Auguste Barbier avait du cœur. Il fut touché par tant de misère et de résignation. Il parla de la révolution, des espoirs échevelés qu’elle avait déçus, de la vie qui reprenait peu à peu, comme auparavant. Marceline lui confia ses derniers rêves. Quitter cette sinistre ville, rentrer à Paris. Là, elle pourrait travailler efficacement, collaborer aux gazettes littéraires, comme elle l’avait fait auparavant. On la soutiendrait. On ferait augmenter sa pension. L’Académie la couronnerait. Elle pourrait publier le roman auquel elle travaillait depuis cinq ou six ans et où elle mettrait beaucoup d’elle-même, L’Atelier d’un Peintre : l’oncle Constant y revivrait, et quelques autres avec lui. Puis, elle aurait toutes facilités pour donner à ses enfants une sérieuse éducation, qui leur permettrait plus tard de mener une vie moins incertaine que celle de leurs parents. Il lui serait loisible de revoir ses amis, sa famille, de faire entrer aux Invalides son pauvre frère Félix, auquel, en se saignant aux quatre veines, elle ne réussissait à envoyer que vingt francs par mois ! Enfin, là-bas, Valmore trouverait un emploi digne de son talent, échapperait à l’abominable métier de comédien de province, qui l’étouffait.

Auguste Barbier, auquel sa poussée violente de lyrisme avait laissé son esprit pratique d’homme de loi, essayait de la ramener à l’exacte appréciation de la réalité. Comme elle énumérait les protections notoires sur lesquelles elle comptait pour faire rouvrir les portes du Français à son mari, il lui dit :

— Chère Madame, il ne faut pas compter sur la force pour réinstaller M. Valmore dans la maison de Molière. Croyez-moi, le baron Taylor est très opposé à ces sortes de réintégrations. Ceux qui en profitent sont, d’ailleurs, très mal vus. On fait la grimace à ceux qui entrent ainsi par l’appui des autorités…

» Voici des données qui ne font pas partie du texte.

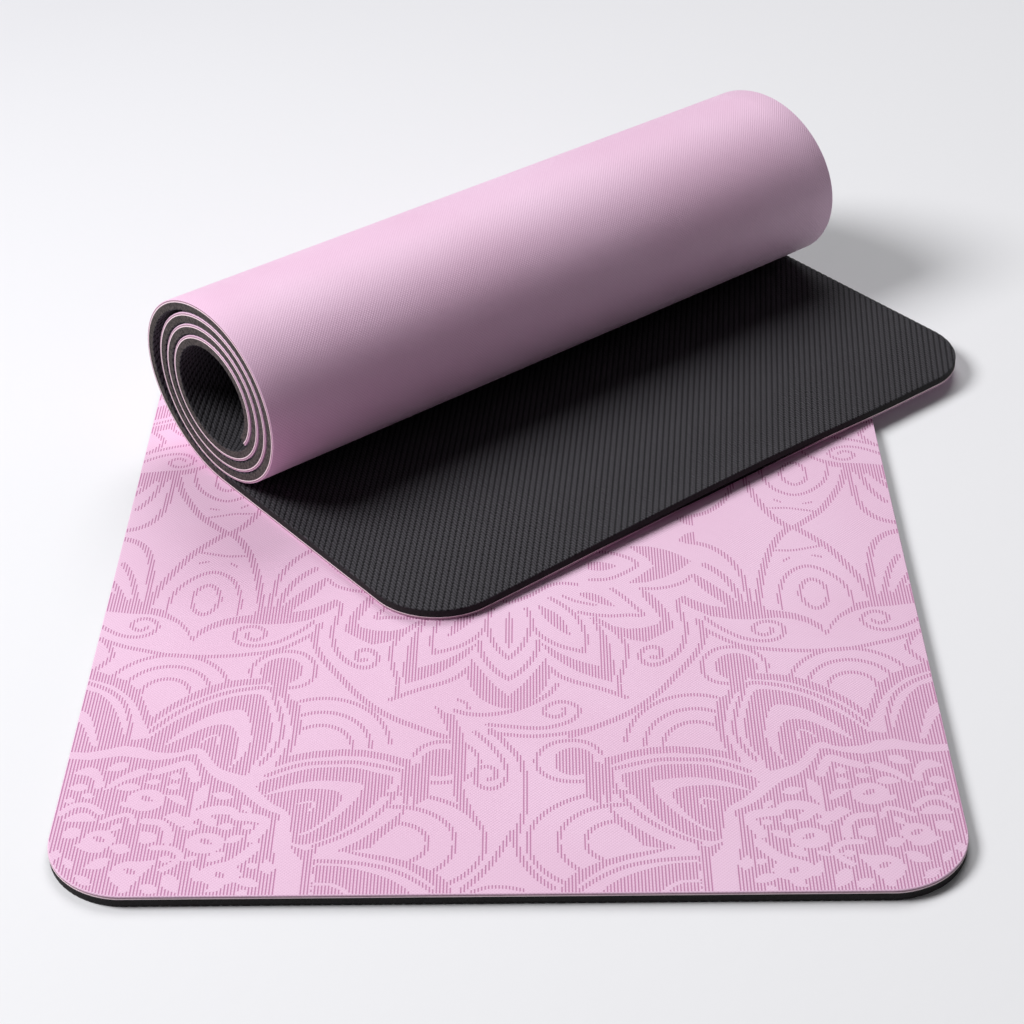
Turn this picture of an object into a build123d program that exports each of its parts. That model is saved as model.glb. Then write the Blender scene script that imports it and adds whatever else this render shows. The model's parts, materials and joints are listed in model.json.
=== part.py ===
"""A pair of exercise mats: one lies flat, the other is rolled up on top of it with its end left out.

Both mats are the same laminate: a ribbed rubber base, a thin textile interlayer (scrim) and a
polyurethane skin. X runs along the axis of the roll, Z is up, and the origin is the centre of the
flat mat's underside. Each sheet is one flexible piece, so where it bends it is cut at straight bend
lines into strips, each of which turns on the one before it.
"""
from build123d import *
from math import cos, pi, radians, sin, sqrt
import os

# The laminate, in millimetres, from the underside of the flat mat upwards
rubber_thickness = 6.5
scrim_thickness = 0.8
skin_thickness = 1.7
mat_thickness = rubber_thickness + scrim_thickness + skin_thickness

# The two mats
mat_width = 610.0
flat_length = 762.0
rolled_length = 1830.0
corner_radius = 58.0

# How the rolled mat lies on the flat one
mat_turn = 39.0          # degrees between the flat mat's width and the roll's axis
roll_end_x = -120.0      # the end of the roll that shows its spiral
roll_contact_y = 225.0   # the line where the outer layer leaves the flat mat
rest_gap = 0.3           # between the two mats, and between the wraps where they touch

# The roll: a spiral a little wider than it is high, whose outer layer sags away on one side
flap_length = 274.0      # the flat end that is left out, measured from the contact line
core_radius = 40.0       # the hole, before it settles into an oval
roll_oval = 0.21         # how much the radius swings between top and sides
outer_slack = 9.0        # how far the loose outer layer stands out
arc_step = 22.5          # degrees turned by each arc of the spiral

# The bend lines
first_flap_bend = 24.0   # from the contact line
flap_strip_count = 6
edge_strip_count = 3
edge_strip_length = 50.0

# What follows from them
wrap_pitch = (mat_thickness + rest_gap) / (1 - roll_oval / 3)
rest_height = mat_thickness + rest_gap
flap_strip_length = (flap_length - first_flap_bend) / flap_strip_count
coiled_length = rolled_length - flap_length
core_middle = core_radius + mat_thickness / 2
coil_middle = sqrt(core_middle**2 + wrap_pitch * (coiled_length - outer_slack * pi / 2) / pi)

# Each layer's name, and how far its two faces lie from the skin's outer face
layers = {
    "skin": (0.0, skin_thickness),
    "scrim": (skin_thickness, skin_thickness + scrim_thickness),
    "rubber": (skin_thickness + scrim_thickness, mat_thickness),
}
strip_letters = "abcdefghijklmnopqrstuvwxyz"


def spiral_radius(turned):
    """Radius of the skin's outer face after the spiral has turned so far, in radians."""
    round_radius = coil_middle + mat_thickness / 2 - wrap_pitch * turned / (2 * pi)
    radius = round_radius * (1 + roll_oval * cos(2 * turned))
    if turned < pi:
        radius += outer_slack / 2 * (1 + 3 * cos(2 * turned))
    return radius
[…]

Cela, Marceline le savait, mais il lui était plus cruel encore de l’entendre dire. Au vrai, son but, son désir, son idée fixe, on les connaissait : regagner la ville où elle avait connu l’amour, où elle pourrait enfin revoir, fût-ce pour ses dernières années, l’homme qu’elle aimait toujours de la même passion douloureuse. À tout prix, il lui fallait quitter Lyon, où elle végétait, en somme, depuis dix ans, sauf les deux trop rapides saisons de Bordeaux.

L’événement allait la servir selon ses souhaits, beaucoup plus rapidement qu’elle n’osait l’espérer.

  1. En 1833 encore, elle lui écrivait après son départ : « Hier, c’était bien triste, le soir. J’ai pris Line dans mon lit, mais elle est bien plus petite que toi. » (Lettre de Rouen, 23 avril.)
  2. Il est mort le 2 janvier 1892, exactement à soixante-douze ans.
  3. Sur ce séjour à Bordeaux, voir deux remarquables articles de M. Paul Courteault dans La Revue historique de Bordeaux et du Département de la Gironde (mars, avril et mai, juin 1923).
  4. « Aucune pièce n’a plus constamment soutenu et alimenté la curiosité publique », a écrit Geoffroy.
  5. Il veut dire M. Desbordes, car le contexte prouve qu’il s’agit ici du cher oncle Constant, le peintre.